What's the difference between FAFSA and ORSAA, and does it affect my grant amount?
FAFSA is the federal form for U.S. citizens and eligible non-citizens. ORSAA is Oregon's state form for residents who don't qualify for federal aid, including undocumented students and DACA recipients. OSAC processes both with equal priority and calculates grant amounts identically regardless of which form you file. The only difference is where you file: FAFSA at studentaid.gov, ORSAA at oregonstudentaid.gov.
Does a high GPA improve my Oregon grant award?
For the OOG and Oregon Promise, no. Both are financial need-based, determined by SAI. GPA functions as a minimum threshold for Oregon Promise (2.0 cumulative) and as a satisfactory academic progress requirement for OOG renewal — it doesn't increase your award amount.
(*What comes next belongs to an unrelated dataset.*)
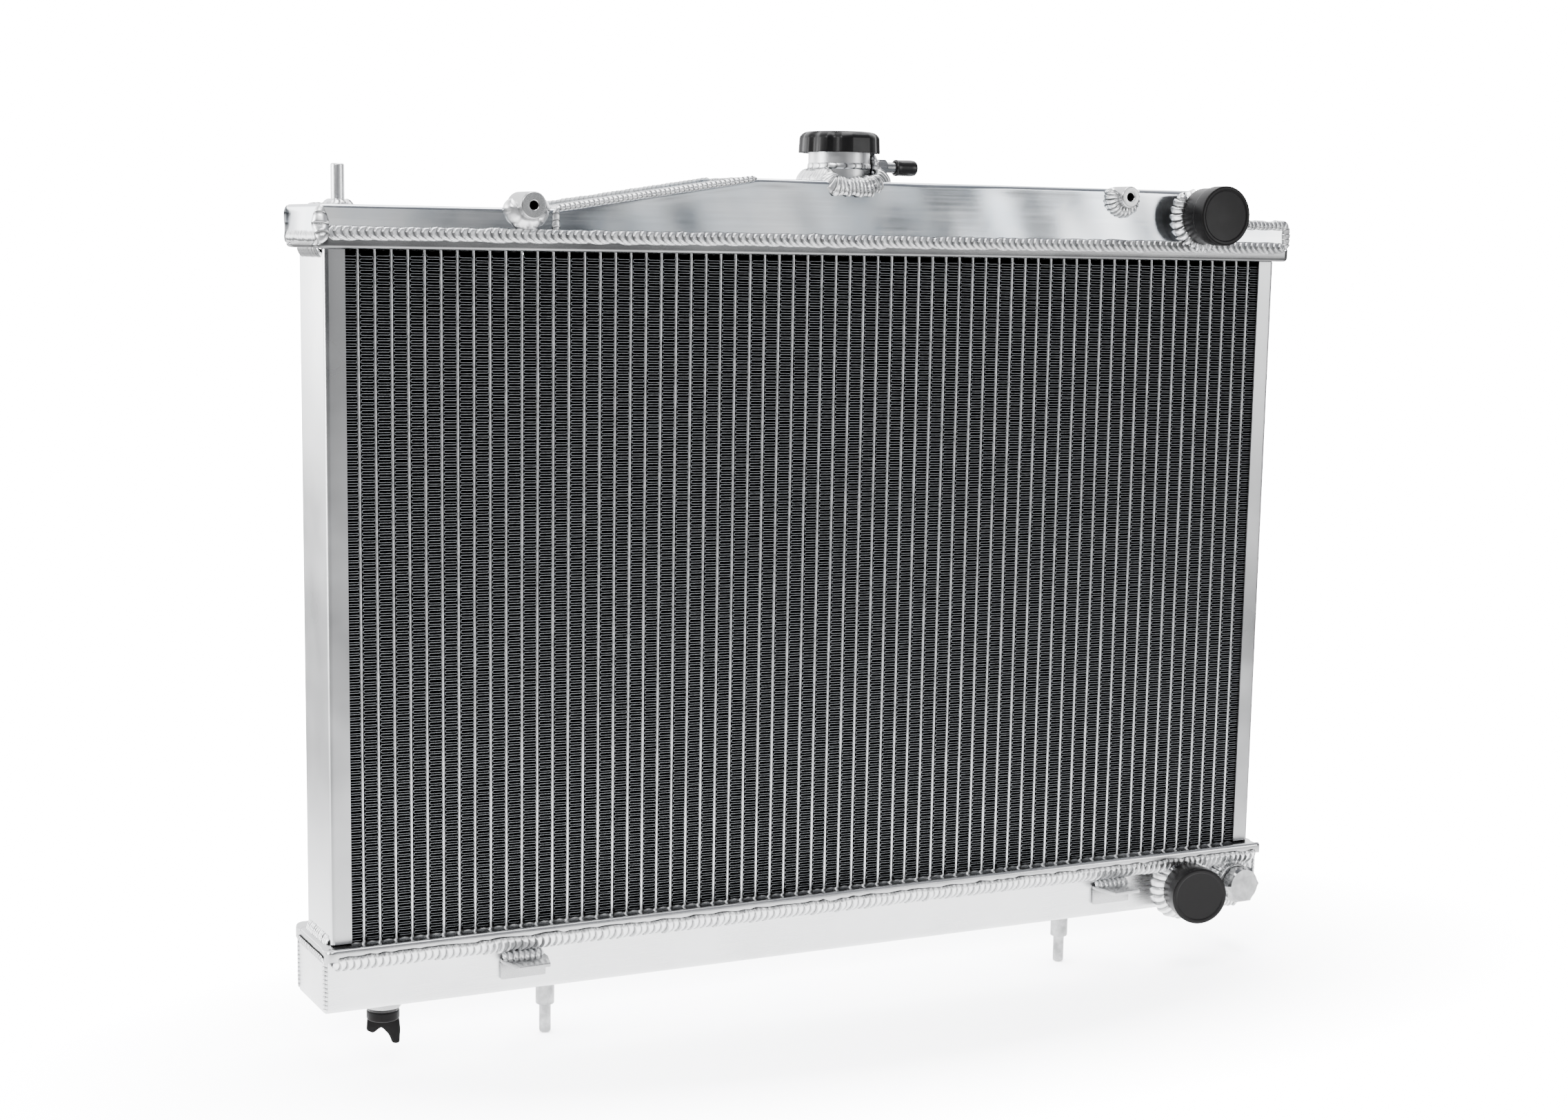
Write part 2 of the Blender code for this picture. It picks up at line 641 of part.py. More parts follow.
def make_dust_cap(name, port, swing, start):
    """A soft cup over the stub, a little wider where it passes the bead."""
    end = PORT_LENGTH + 0.0017
    wide, slim = 0.0195, 0.0184
    inner = PORT_RADIUS + PORT_BEAD + GAP
    step = PORT_LENGTH - 0.0085
    floor = PORT_LENGTH + GAP
    profile = [(0, end), (wide - 0.0010, end), (wide, end - 0.0010), (wide, step),
               (slim, step - 0.0012), (slim, start), (inner, start), (inner, floor), (0, floor)]
    cup = turned(name, profile, "vinyl", port.location, closed=False)
    cup.rotation_euler = (math.pi / 2, 0, -swing)


def make_ports():
    upper_plane = -TOP_HALF_DEPTH - GAP
    upper = make_port("upper_hose_port", 0.0)
    upper.location = (UPPER_PORT_X, -TOP_HALF_DEPTH, UPPER_PORT_Z)
    trim_behind(upper, upper_plane)
    make_dust_cap("upper_port_dust_cap", upper, 0.0, 0.0040)
    lower_plane = -BOTTOM_HALF_DEPTH - GAP
    lower = make_port("lower_hose_port", LOWER_PORT_SWING)
    lower.location = (LOWER_PORT_X, -BOTTOM_HALF_DEPTH - 0.0045, LOWER_PORT_Z)
    trim_behind(lower, lower_plane)
    make_dust_cap("lower_port_dust_cap", lower, LOWER_PORT_SWING, 0.0060)


# ---------------------------------------------------------------- fastening pieces

def make_shroud_boss(name, centre, radius, face_y, back_y, deck):
    """A blind-tapped round boss, notched where it sits on the tank's front top edge."""
    x, z = centre
    boss = publish(name, cylinder(radius, (x, back_y, z), (x, face_y, z)), "machined")
    tank_room = boxes([((x - 0.02, -TOP_HALF_DEPTH - GAP, z - 0.03),
                        (x + 0.02, 0.0, deck + GAP))])
    cut(boss, name + "_notch", tank_room)
    cut(boss, name + "_bore", cylinder(0.0026, (x, face_y - 0.002, z), (x, face_y + 0.009, z), 12))


def make_bracket(name, x):
    """A shelf that tapers to its front edge, on an upright leg against the tank."""
    back = -BOTTOM_HALF_DEPTH - GAP
    front = -0.0500
    top, thick = 0.0220, 0.0025
    root, tip = 0.0145, 0.0100
    outline = [(-root, back), (root, back), (root, back - 0.006), (tip, front), (-tip, front),
               (-root, back - 0.006)]
    bracket = publish(name, outline_mesh(outline, thick), "machined")
    bracket.location = (x, 0, top - thick / 2)
    leg = boxes([((x - root, back - thick, 0.0090), (x + root, back, top - thick / 2))])
    join(bracket, name + "_leg", leg)


def make_pin(name, x):
    """A shouldered locating pin welded under the bottom tank."""
    shoulder, pin = 0.0059, 0.0037
    profile = [(0, -GAP), (shoulder, -GAP), (shoulder, -0.0183), (pin, -0.0183),
               (pin, -0.0358), (pin - 0.0010, -0.0368), (0, -0.0368)]
    turned(name, profile, "machined", (x, PIN_Y, 0), SMALL_STEPS, closed=False)


def make_rod():
    radius, low, high = 0.0040, LOW_TOP + GAP, 0.4974
    profile = [(0, high), (radius - 0.0006, high), (radius, high - 0.0006), (radius, low),
               (0, low)]
    turned("upper_locating_rod", profile, "machined", (ROD_X, PIN_Y, 0), SMALL_STEPS,
           closed=False)


def make_drain():
    """The bung under the tank, the O-ring in its mouth and the winged drain cock."""
    place = (DRAIN_X, PIN_Y, 0)
    bung_low = -0.0065
    turned("drain_boss", [(0.0110, -GAP), (0.0110, bung_low), (0.0068, bung_low),
                          (0.0068, -GAP)], "machined", place, SMALL_STEPS)
    turned("drain_o_ring", [(0.0098, bung_low - GAP), (0.0098, bung_low - 0.0018),
                            (0.0068, bung_low - 0.0018), (0.0068, bung_low - GAP)],
           "rubber", place, SMALL_STEPS)
    collar_top = bung_low - 0.0021
    collar_low = -0.0145
    cock = [(0, 0.0070), (0.0064, 0.0070), (0.0064, collar_top), (0.0100, collar_top),
            (0.0100, collar_low), (0, collar_low)]
    handle = turned("drain_cock", cock, "nylon", place, SMALL_STEPS, closed=False)
    half = 0.0019
    wing = [(-0.0095, -0.0140), (-0.0102, -0.0215), (-0.0060, -0.0235), (-0.0010, -0.0195),
            (0.0035, -0.0245), (0.0055, -0.0300), (0.0098, -0.0300), (0.0104, -0.0215),
            (0.0095, -0.0140)]
    grip = join(handle, "drain_wing", side_outline(wing, half), place)
    grip.rotation_euler = (0, 0, math.radians(-20))


def make_plug():
    """The hexagon blanking plug in its round boss, with the sealing washer between."""
    face = -BOTTOM_HALF_DEPTH - GAP
    boss_front = -0.0365

    def on_plug(start, end):
        return (PLUG_X, start, PLUG_Z), (PLUG_X, end, PLUG_Z)

    boss = publish("plug_boss", cylinder(0.0135, *on_plug(face, boss_front)), "machined")
    cut(boss, "plug_boss_bore", cylinder(0.0072, *on_plug(0.0, -0.06)))
    washer = publish("plug_washer", cylinder(0.0112, *on_plug(boss_front - GAP, -0.0380)),
                     "machined")
    cut(washer, "plug_washer_bore", cylinder(0.0072, *on_plug(0.0, -0.06)))
    head = cylinder(0.0118 / math.cos(math.pi / 6), *on_plug(-0.0383, -0.0465), 6,
                    sides_flat=True)
    plug = publish("hex_plug", head, "machined")
    join(plug, "plug_shank", cylinder(0.0068, *on_plug(-0.0390, -0.0240)))


def main():
    make_tube_bank("tube_bank_front", 0)
    make_tube_bank("tube_bank_rear", 1)
    make_fin_bank()
    make_header("bottom_header", CORE_BOTTOM - SHEET, CORE_BOTTOM - HEADER_DROP, CORE_BOTTOM, -1)
    make_header("top_header", CORE_TOP, CORE_TOP, CORE_TOP + HEADER_DROP, 1)
    make_side_plate("side_plate_left", -1)
    make_side_plate("side_plate_right", 1)
    make_low_section("top_tank_left_section", -TANK_HALF_WIDTH, RAMP_START_X - GAP)
    make_low_section("top_tank_right_section", RAISED_END_X + GAP, TANK_HALF_WIDTH)
    make_raised_section()
    make_ramp_plate()
    make_step_plate()
    make_top_end("top_tank_left_end", -1)
    make_top_end("top_tank_right_end", 1)
    make_bottom_tank()
    make_bottom_end("bottom_tank_left_end", -1)
    make_bottom_end("bottom_tank_right_end", 1)
    make_filler_neck()
    make_overflow()
    make_cap_shell()
    make_ear_plate()
    make_cap_inside()
    coil("pressure_spring", 0.0095, 0.0009, 0.5065, 0.5153, 3.5, "steel")
    coil("vacuum_valve_spring", 0.0022, 0.0003, 0.5059, 0.5080, 2.5, "steel")
    make_ports()
    make_shroud_boss("shroud_boss_left", LEFT_BOSS, 0.0080, -0.0460, -0.0220, LOW_TOP)
    make_shroud_boss("shroud_boss_right", RIGHT_BOSS, 0.0070, -0.0440, -0.0260, RAISED_TOP)
    make_bracket("shroud_bracket_left", -BRACKET_X)
    make_bracket("shroud_bracket_right", BRACKET_X)
    make_pin("lower_locating_pin_left", -PIN_X)
    make_pin("lower_locating_pin_right", PIN_X)
    make_rod()
    make_drain()
    make_plug()


main()
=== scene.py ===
"""The look of a welded aluminium car radiator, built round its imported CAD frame.

X runs across the core, -Y is the hose-port side and +Z is up. Lengths are in metres, apart from
the points given to mm() and the sizes of weld beads, which are in millimetres.
"""
import math

import bmesh
import bpy
import numpy as np
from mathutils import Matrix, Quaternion, Vector


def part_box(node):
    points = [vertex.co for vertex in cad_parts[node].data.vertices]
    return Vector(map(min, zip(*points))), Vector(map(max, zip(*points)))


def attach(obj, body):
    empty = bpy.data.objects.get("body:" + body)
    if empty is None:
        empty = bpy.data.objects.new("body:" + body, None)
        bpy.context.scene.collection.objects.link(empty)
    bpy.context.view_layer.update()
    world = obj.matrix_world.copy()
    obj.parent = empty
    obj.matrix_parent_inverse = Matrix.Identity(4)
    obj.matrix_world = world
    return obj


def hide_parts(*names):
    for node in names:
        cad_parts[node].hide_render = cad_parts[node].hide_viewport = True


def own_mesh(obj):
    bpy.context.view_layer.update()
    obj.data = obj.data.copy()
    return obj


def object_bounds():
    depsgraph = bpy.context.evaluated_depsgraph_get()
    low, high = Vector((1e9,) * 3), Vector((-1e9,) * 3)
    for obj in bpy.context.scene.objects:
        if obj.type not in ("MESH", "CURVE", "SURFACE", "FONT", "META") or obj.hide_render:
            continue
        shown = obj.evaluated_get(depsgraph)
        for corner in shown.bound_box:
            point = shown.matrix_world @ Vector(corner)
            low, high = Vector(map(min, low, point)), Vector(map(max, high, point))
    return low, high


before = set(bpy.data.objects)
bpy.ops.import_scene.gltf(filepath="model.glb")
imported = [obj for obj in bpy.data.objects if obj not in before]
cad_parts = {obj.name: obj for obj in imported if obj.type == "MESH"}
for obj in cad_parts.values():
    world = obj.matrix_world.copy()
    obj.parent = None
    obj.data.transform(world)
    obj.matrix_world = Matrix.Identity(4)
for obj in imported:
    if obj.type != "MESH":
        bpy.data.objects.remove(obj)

CAD_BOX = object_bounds()
MM = 0.001
ROOT = "radiator"
UP, DOWN, FORWARD, RIGHT = (0, 0, 1), (0, 0, -1), (0, -1, 0), (1, 0, 0)
RNG = np.random.default_rng(7)


def mm(*points):
    """Points given in millimetres, as points in metres."""
    return [tuple(value * MM for value in point) for point in points]


def middle(node):
    """The centre of a CAD node's box."""
    return tuple((low + high) / 2 for low, high in zip(*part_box(node)))


# Places that the frame's nodes give
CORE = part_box("fin_bank")
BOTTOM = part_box("bottom_tank_channel")
BOTTOM_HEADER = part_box("bottom_header")
TOP_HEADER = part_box("top_header")
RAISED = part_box("top_tank_raised_section")
LEFT_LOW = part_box("top_tank_left_section")
RIGHT_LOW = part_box("top_tank_right_section")
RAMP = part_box("top_tank_ramp_plate")
NECK_X, NECK_Y, _ = middle("cap_upper_gasket")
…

If you want merit-based money, OSAC also administers a separate scholarship portal with hundreds of programs where GPA and essays do matter.
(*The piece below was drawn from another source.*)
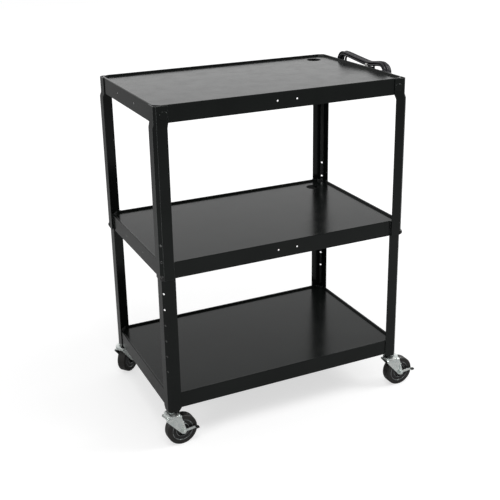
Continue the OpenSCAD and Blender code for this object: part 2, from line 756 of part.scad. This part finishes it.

What happens if I apply for OOG but the fund has already run out?
OSAC notifies you that no award was issued due to exhausted funds. There is no appeal process for late filers — the first-come, first-served structure is final. Your best protection is submitting on or right after October 1, 2025. Submitting even a few days into October puts you in a dramatically better position than waiting until January.
Is the Oregon Student Child Care Grant only available to mothers?
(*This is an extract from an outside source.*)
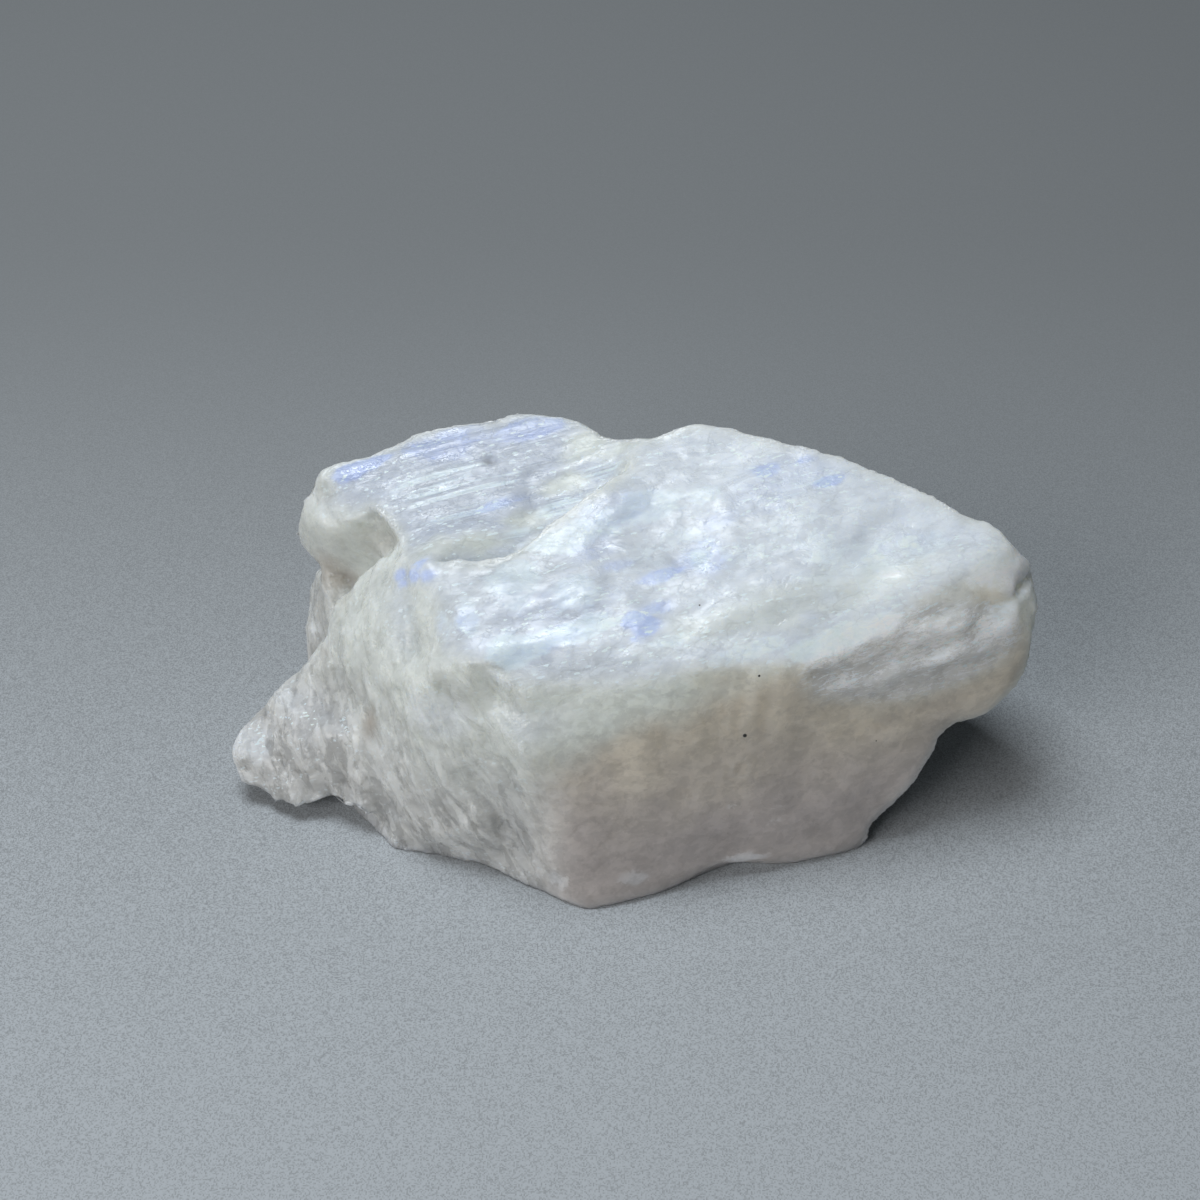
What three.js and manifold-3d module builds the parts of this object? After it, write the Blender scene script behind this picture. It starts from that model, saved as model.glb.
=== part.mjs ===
// A rough piece of rainbow moonstone (feldspar), broken from a larger crystal and never cut or polished.
//
// It is one solid. Its top is a set of parallel cleavage faces that slope down towards the front: a broad
// main face, and a narrower striated slab a few millimetres lower at the back left, with a valley between
// them. The front is one steep, fairly even fracture face, with a band of broken crystal edges above its
// right half. The left side is rougher and runs out into a low toe. A ledge juts out of the left end over
// a recess, and the right end is a blunt, cracked tip that overhangs the ground.
//
// Units are millimetres, +Z is up, +X runs along the stone and -Y is its front.
// The solid is first described by a field that is negative inside the stone. Surface nets on a grid in
// line with the crystal turn the field into a closed mesh, which is last cut flat where the stone rests.

import * as THREE from "three";
import { ConvexHull } from "three/addons/math/ConvexHull.js";
import { ImprovedNoise } from "three/addons/math/ImprovedNoise.js";
import { mergeVertices } from "three/addons/utils/BufferGeometryUtils.js";
import Module from "manifold-3d";

const { degToRad, smoothstep } = THREE.MathUtils;

// ---------------------------------------------------------------- driving dimensions

const CLEAVAGE_TILT = degToRad(20); // how far the cleavage faces slope down to the front
const CLEAVAGE_HEIGHT = 29; // of the main face, above the origin
const SLAB_DROP = 3; // from the main face down to the striated slab
const GRAIN_HEADING = degToRad(18); // direction of the striations, from +X towards +Y
const UNDER_BASE = -2; // the blocks reach this low before the flat resting face is cut

const CORNER_ROUNDING = 0.3; // softness of the corners between two faces of a block
const BLOCK_BLEND = 0.8; // softness where blocks and cuts meet

const WAVES = [{ length: 13, height: 0.5 }, { length: 5.5, height: 0.2 }]; // gentle unevenness everywhere
const CHIPS = { length: 5.4, height: 0.7 }; // flat-faceted chipping of the fractured sides
const TERRACES = { along: 14, across: 8, count: 2, height: 0.34 }; // broken steps on the cleavage faces
const STRIAE = { pitch: 3.1, height: 0.3 }; // ridges along the slab
const LAMELLAE = { pitch: 2.6, height: 0.6 }; // edges of crystal layers in the band at the right
const BAND = { centre: new THREE.Vector3(27, -13, 20), radius: 13 }; // where those layers show
const LEDGE = { centre: new THREE.Vector3(-31, 4.5, 22), radius: 9 }; // a worn place with less chipping

// Grid size: along the grain, across it and through the layers.
const CELL = new THREE.Vector3(2.1, 1.25, 1.25);
const MARGIN = 4; // of the grid around the blocks

const MOONSTONE = { color: 0xcdd3d6, roughness: 0.42, metalness: 0 };

// ---------------------------------------------------------------- directions and corners

const LAYERS = new THREE.Vector3(0, -Math.sin(CLEAVAGE_TILT), Math.cos(CLEAVAGE_TILT));
const GRAIN = new THREE.Vector3(Math.cos(GRAIN_HEADING), Math.sin(GRAIN_HEADING), 0)
  .projectOnPlane(LAYERS)
  .normalize();
const ACROSS = new THREE.Vector3().crossVectors(LAYERS, GRAIN);
const SLAB_LEVEL = (CLEAVAGE_HEIGHT - SLAB_DROP) * LAYERS.z; // of the slab, measured through the layers
const CRYSTAL = new THREE.Matrix4().makeBasis(GRAIN, ACROSS, LAYERS);
const TO_CRYSTAL = CRYSTAL.clone().invert();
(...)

No. Any enrolled undergraduate with a dependent age 12 or younger can apply, regardless of gender or family structure. Two student-parents in the same household could each apply independently if both are enrolled undergraduates at eligible Oregon institutions — each application is evaluated separately.
Do I need to reapply for Oregon grants every year?
Yes, every grant requires annual renewal. OOG renews automatically through new FAFSA/ORSAA filings, but continuing students must maintain satisfactory academic progress. Oregon Promise requires a new FAFSA or ORSAA each year by June 1. The Child Care Grant requires a full new application each January. Manage all applications through the OSAC Student Portal at app.oregonstudentaid.gov.